Cultiver les défis
Parti de zéro en 2003, le verger hudsonois de plus de 4000 arbres fruitiers possède aujourd’hui la certification Ecocert, qui assure le respect de certaines normes strictes assurant autant la protection de l’environnement que le maintien de la biodiversité. Un exemple parmi d’autres: la pulvérisation de solutions de soufre ou encore de bicarbonate de potassium, plutôt que l’utilisation de puissants fongicides traditionnels, afin de protéger les pommiers des maladies causées par des champignons. Le défi s’avère toutefois de taille, parce qu’il suffit d’une averse impromptue pour saboter une bonne partie de la récolte d’une saison. «Il faut appliquer le produit juste avant chaque pluie, et ce, durant tout le printemps jusqu’au début de juillet. Disons qu’on est abonnés aux prévisions de MétéoMédia», dit à demi en blague le pomiculteur, qui a dû couper un grand nombre d’arbres en raison d’une épidémie justement causée par l’humidité il y a quatre ans.

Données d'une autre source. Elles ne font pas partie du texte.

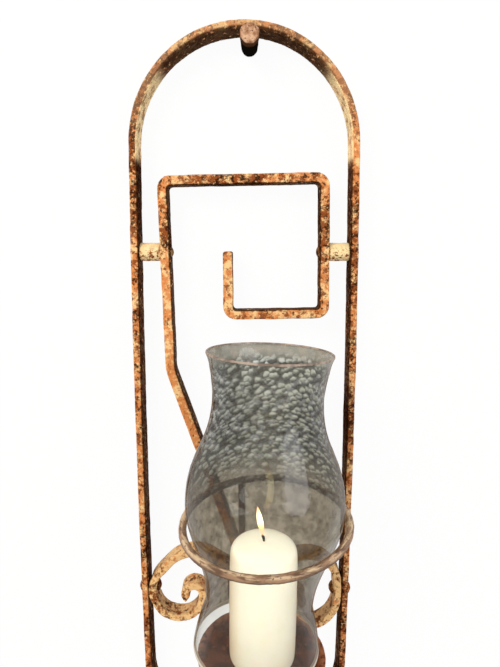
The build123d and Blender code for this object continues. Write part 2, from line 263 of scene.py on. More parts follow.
def blank_material(name):
    """An empty node material, with its Object coordinates and its normals read from the piece."""
    material = bpy.data.materials.new(name)
    material.use_nodes = True
    tree = material.node_tree
    tree.nodes.clear()
    place = add(tree, "TexCoord")
    return material, tree, place.outputs["Object"], place.outputs["Normal"]


def patches(tree, place, width, start, end, seed, detail=3.0, push=None):
    """A mask of ragged patches of this width in metres: 0 below start and 1 above end of the noise."""
    noise = add(
        tree, "TexNoise", {"noise_dimensions": "4D"},
        {"Vector": place, "W": seed, "Scale": 1.0 / width, "Detail": detail, "Roughness": 0.6},
    ).outputs[0]
    if push is not None:
        noise = maths(tree, "ADD", noise, push)
    return between(tree, noise, start, end)


def maths(tree, operation, first, second):
    """One sum on two numbers."""
    return add(tree, "Math", {"operation": operation}, {0: first, 1: second}).outputs[0]


def vector(tree, operation, first, second):
    """One sum on two vectors that gives a vector."""
    return add(tree, "VectorMath", {"operation": operation}, {0: first, 1: second}).outputs[0]


def part_of(tree, whole, axis):
    """One part of a vector: 0 is x, 1 is y and 2 is z."""
    return add(tree, "SeparateXYZ", None, {0: whole}).outputs[axis]


def ranged(tree, value, low, high):
    """Stretches a share from 0 to 1 over the range from low to high."""
    return add(tree, "MapRange", None, {"Value": value, "To Min": low, "To Max": high}).outputs[0]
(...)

Qui plus est, beaucoup de manipulations très chronophages sont requises en pomiculture biologique. Éric Léger évoque notamment l’installation de papiers stratifiés pour protéger les troncs des insectes ou encore l’éclaircissage à la main, qui consiste à ne laisser qu’un certain nombre de fruits sur chaque branche pour favoriser leur croissance et maximiser la récolte. «Dans la culture conventionnelle, explique-t-il, ils peuvent utiliser une hormone de croissance qui fait tomber une partie des fleurs pour une production plus stable. C’est une preuve parmi d’autres qui montre que travailler en production bio, ce n’est pas choisir la facilité!»
Pour venir à bout des insectes ravageurs et en contrôler les populations, Dragos Iuroaia et Éric Léger utilisent tous deux nombre d’autres techniques classiques éprouvées en agriculture biologique, telles que la confusion sexuelle, qui empêche les insectes de se reproduire, et le recours aux prédateurs naturels comme les perce-oreilles.
Y a-t-il néanmoins des variétés de pommiers qui sont plus faciles à faire fructifier en utilisant les méthodes approuvées pour la culture biologique? «Il n’y a pas beaucoup d’études scientifiques sur le sujet», répond Dragos Iuroaia, qui compose avec une dizaine de cultivars, dont les populaires McIntosh, Cortland et Empire, mais aussi la Liberté et la Golden Delicious, dont ses clients ne se lassent pas. «Ils me disent souvent que mes pommes sont les meilleures, mais je ne peux pas comparer puisque je ne mange que les miennes», dit-il en rigolant.
«C’est très subjectif et difficile à prouver, mais je pense vraiment que mes pommes bios goûtent meilleur», renchérit Éric Léger. Sans compter les avantages au point de vue environnemental. «Ici, on a même des hirondelles, qui se nourrissent d’insectes, alors qu’on n’en voit presque plus dans les zones agricoles, fait-il valoir. Je suis persuadé qu’il y a un lien!»